Just as we seemed to be shaking off the dust of the great financial crisis set off by the U.S. mortgage market, suddenly China looks like it's about to push is back into the hold. That at least is the impression you get from the world’s stock markets these days.
How this will end up is anyone’s guess, but here are four things you should remember while you try to keep your balance.
1) Don’t believe it when they say it won’t be that bad.
It may turn out not be that bad, but A) the experts don’t know, and B) if they do suspect that disaster is on the horizon, they won’t tell you.
The reason for A is obvious. Close to 90 years after the event economists are still debating the root causes of the Great Depression. They certainly can’t explain why things have gone awry over the last weeks and the few things they can explain don't give them tools to predict the future.
The reason for B – they won't tell you - is mostly self-interest. Most of the experts being quoted assiduously in the media are in the business of selling investments and aren’t going to go public urging everyone to pull their money out of securities and put it under a mattress till the great apocalypse blows over.
Even the ones who have less of a direct interest are professionally inclined toward making balanced judgments, and weighing a huge number of factors pointing in different directions. If you’re looking for the kind of economist predicating the next crash, you’ll find them at the bottom of any web page under “sponsored financial content” with pitch for a newsletter subscription and for survivalist manuals.
2) Stock markets aren’t logical.
It is true that in the long run, they do digest all the available information out there and price securities accordingly. But in the long run, as Keynes said, we all die, so who cares?
In the short run, markets are no more logical than a crowd of people trying to escape a burning building. There may be some cool heads among them, but they’ll end up trampled and toast if they don’t follow the hysterical masses.
What you’re seeing right now is panic, not a logical reallocation of assets based on a considered and thoughtful decision after a careful examination of the facts.

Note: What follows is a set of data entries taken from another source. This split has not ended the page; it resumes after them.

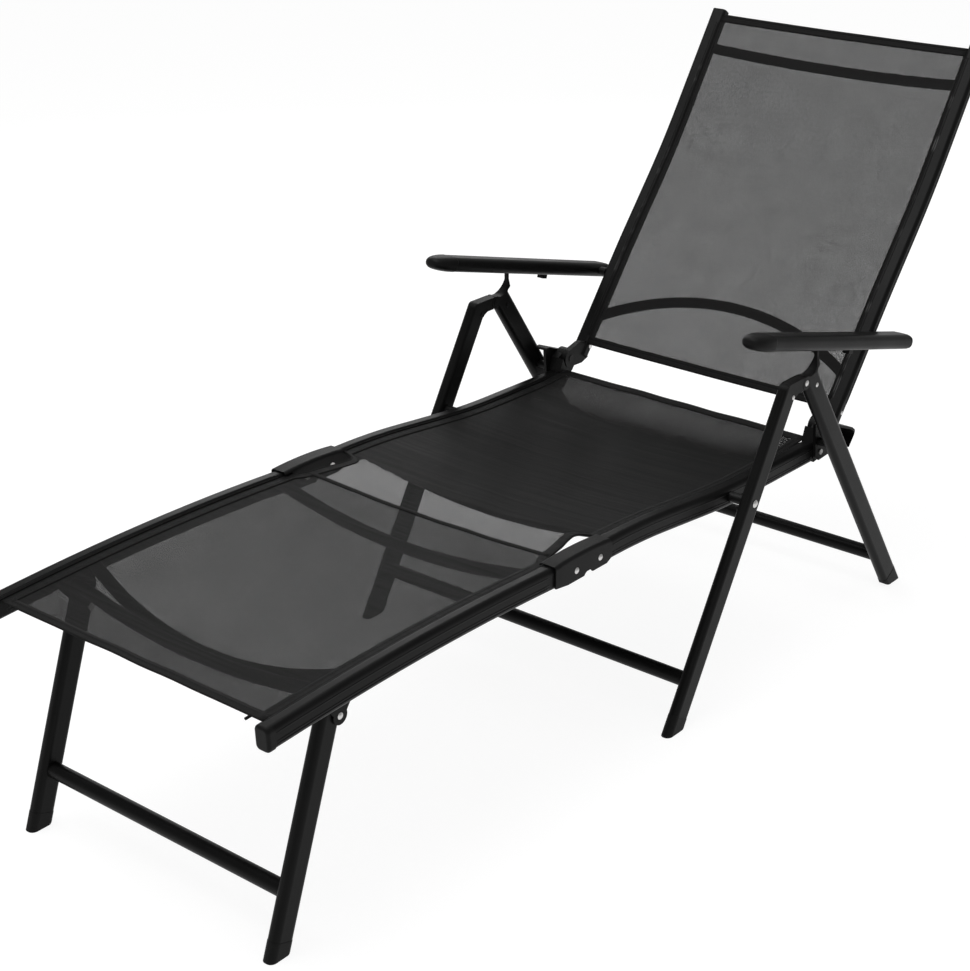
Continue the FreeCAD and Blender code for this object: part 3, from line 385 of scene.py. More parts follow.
def mesh_cloth(level=0.008):
    """Open plain weave of coated yarns; light passes through the holes between them."""
    tree = Tree("sling_cloth")
    uv = tree.nodes.new("ShaderNodeUVMap")
    uv.uv_map = "weave"
    parts = tree.nodes.new("ShaderNodeSeparateXYZ")
    tree.links.new(uv.outputs[0], parts.inputs[0])
    openness_and_shade = tree.nodes.new("ShaderNodeAttribute")
    openness_and_shade.attribute_name = "openness_and_shade"

    def stripes(axis):
        cycle = tree.math("MULTIPLY", parts.outputs[axis], 1.0 / WEAVE_PITCH)
        within = tree.math("SUBTRACT", tree.math("FRACT", cycle), 0.5)
        return tree.math("MULTIPLY", tree.math("ABSOLUTE", within), 2.0), cycle

    warp, warp_cycle = stripes("X")
    weft, weft_cycle = stripes("Y")
    streak = tree.noise(1.0, 4.0, (160.0, 3.0, 1.0), "UV", 0.6)
    slub = tree.noise(1.0, 4.0, (3.0, 160.0, 1.0), "UV", 0.6)
    cloud = tree.noise(26.0, 3.0)
    uneven = tree.math("ADD", tree.between(streak, -0.035, 0.035), tree.between(slub, -0.018, 0.018))
    uneven = tree.math("ADD", uneven, tree.between(cloud, -0.03, 0.03))
    # the per-point value sizes the holes region by region; besides the real hems it paints the floor's light
    # and shade seen through the cloth
    scale = tree.math("ADD", openness_and_shade.outputs["Fac"], uneven)

    def gap(distance, share):
        edge = tree.math("SUBTRACT", 1.0, tree.math("MULTIPLY", scale, share))
        return tree.math("GREATER_THAN", distance, edge)

    hole = tree.math("MULTIPLY", gap(warp, 0.44), gap(weft, 0.36))
    over = tree.math("MULTIPLY", tree.math("SINE", tree.math("MULTIPLY", warp_cycle, math.pi)),
                     tree.math("SINE", tree.math("MULTIPLY", weft_cycle, math.pi)))
    round_warp = tree.math("SUBTRACT", 1.0, tree.math("POWER", warp, 2.0))
    round_weft = tree.math("SUBTRACT", 1.0, tree.math("POWER", weft, 2.0))
    height = tree.math("ADD", tree.math("MAXIMUM", round_warp, round_weft),
                       tree.math("MULTIPLY", over, 0.35))
    tone = tree.mix(tree.between(streak, 0.0, 1.0), grey(level), grey(level * 1.35))
    tree.set(base=tree.mix(tree.between(cloud, 0.0, 1.0), tone, grey(level * 1.15, 0.01)),
             roughness=tree.between(slub, 0.5, 0.62),
             specular=0.05,
             alpha=tree.math("SUBTRACT", 1.0, hole),
             normal=tree.bump(height, 0.00018, 0.55))
    return tree.material


def sewn_tape():
    """Dense binding tape along the cut-outs and seams, with a fine twill rib."""
    tree = Tree("sewn_tape_black")
    rib = tree.nodes.new("ShaderNodeTexWave")
    rib.bands_direction = "DIAGONAL"
    rib.inputs["Scale"].default_value = 380.0
    rib.inputs["Distortion"].default_value = 1.5
    where = tree.nodes.new("ShaderNodeTexCoord")
    tree.links.new(where.outputs["Object"], rib.inputs["Vector"])
    fuzz = tree.noise(900.0, 3.0)
    tree.set(base=tree.mix(tree.between(fuzz, 0.0, 1.0), grey(0.006), grey(0.010)),
             roughness=0.72, specular=0.08,
             normal=tree.bump(rib.outputs["Fac"], 0.00015, 0.6))
    return tree.material


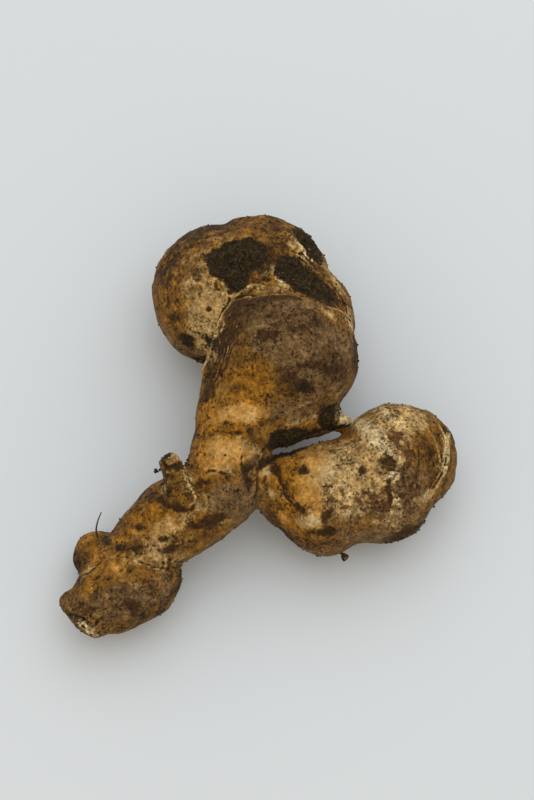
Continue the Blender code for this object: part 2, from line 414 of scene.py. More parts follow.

Even when stock markets are long-run logical, the logic isn’t necessarily tied to how well the economy is doing or expected to do in the future.
In the U.S., for instance, share prices rose faster than corporate earnings or the economy from the middle of 2009 until the middle of last year. Share prices were driven to record highs by low interest rates, which have narrowed the number of options investors have to put their money.
If bonds are paying ridiculously low interest rates, you put your money in stocks. Where else are you going to put in, on Mars?
That’s one reason why the world’s stock markets particularly vulnerable to a selloff right now. Only the most delusional bulls really thought the shares were worth what they were trading at, and at the first sign that the rickety scaffolding that kept has them propped up is giving way, they will jump.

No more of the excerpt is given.